The goal is to explore and leverage the potential performance gains of architectures conceived for a specific domain (DSAs) for applications not actually belonging to that domain. Particularly, we aim to study new machine learning DSAs for general-purpose computing. Given the particularities of these architectures (mainly in terms of efficiency in reduced-precision computing), a proper analysis and selection of applications (or parts of applications) that tolerate reduced or mixed precision computing is crucial to leverage the potential performance and energy consumption gains of new DSAs, while maintaining correctness in results. Three fields in which the group members have previously contributed are promising: dense linear algebra, where mixed precision with iterative refinement techniques can be of wide appeal in many primitive operations; video processing, where some building blocks (e.g. DCT, DWT, Motion estimation) can be performed using reduced precision; or hyperspectral image processing, that usually does not have high precision requirements. Besides, in combination with the task schedulers that we plan to develop within objective O2, we will explore strategies to exploit the heterogeneity in present (Volta GPUs) and future (Intel Xeon, IMGTEC and ARM SoCs) architectures featuring discrete ML co-processors. In this same think (mapping) out-of-the-box spirit, we plan to evaluate FPAAs and Programmable SoCs (PSoCs) using applications far from signal conditioning.
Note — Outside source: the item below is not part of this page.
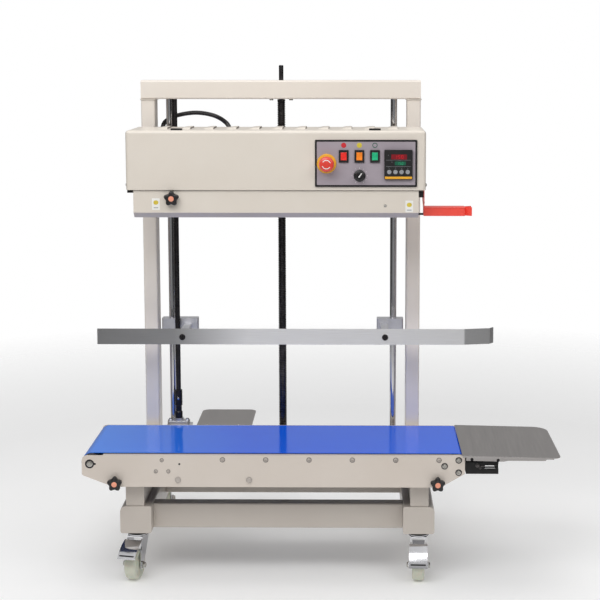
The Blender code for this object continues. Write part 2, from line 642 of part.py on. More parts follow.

3.2. Developing and mapping of applications onto heterogeneous platforms

In this sub-objective we will focus on the development and/or mapping of diverse applications representative of different domains which will allow us to evaluate the architectural and system level modifications proposed in previous objectives. The mere exercise of mapping these large applications onto heterogeneous platforms will provide rich feedback to refine the goals pursued by previous task goals. Among other applications we will focus on Future Video Encoding, some building block for an Advanced Driver Assistance System (ADAS), sequence alignment and an IoT predictive model for Solar Irradiance Forecasting (in collaboration with CIEMAT).